There is nothing remotely Christian about the way he speaks about his ex-Take That manager Nigel Martin-Smith, which suggests some deeper reason for the venom that comes to the surface every time Williams talks about the relationship - this year he went to court to fight Martin-Smith for £90,000 worth of unpaid commission and spent four times that in legal fees in the process.
The story of Take That, the way Robert Peter Williams tells it, reads like a form of child-abuse that made millionaires of its victims.
In his most recent interview, he expressed the view that Take That was spawned by Satan. "If someone planted the fear of God in me then it was our manager. Sometimes I still shake with fear when I think of him," he said.

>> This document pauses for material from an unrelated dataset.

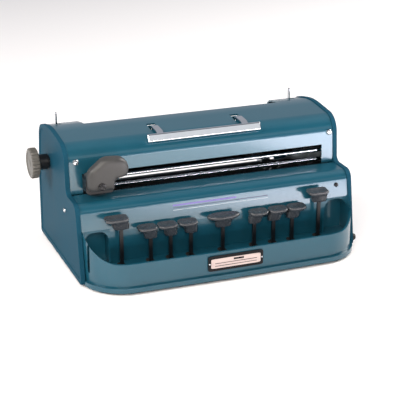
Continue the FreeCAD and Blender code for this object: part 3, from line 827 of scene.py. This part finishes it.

Asked about the song Karma Killer, in which Williams laments the fact that Martin Smith is not yet dead, he told the interviewer: "That bastard ruined me emotionally. He knows there are young people that will do anything to become famous . . . it was very easy to manipulate me when I was 16." Even Williams, an addictive personality prone to extremes, can't be that angry about not being allowed by his management to do drugs, have girl friends or drink full strength (the non-diet variety) Cola for the few teenage years it took to push the band to the top. It's as though the full Robbie Williams story, the bits before the beautiful girlfriends, (All Saints' Nicole Appleton, Andrea Corr, actress Anna Friel, to name a few) the bitter rows and the bingeing, has not yet been told and so is not yet fully resolved.
Until it is, he may well continue to be all things to all pop fans, but it will be difficult to sing about having no regrets.
Fortunately for the crowds at Slane, his fraught passage from boy-band bimbo to pop phenomenon only seems to have made him more eager to entertain.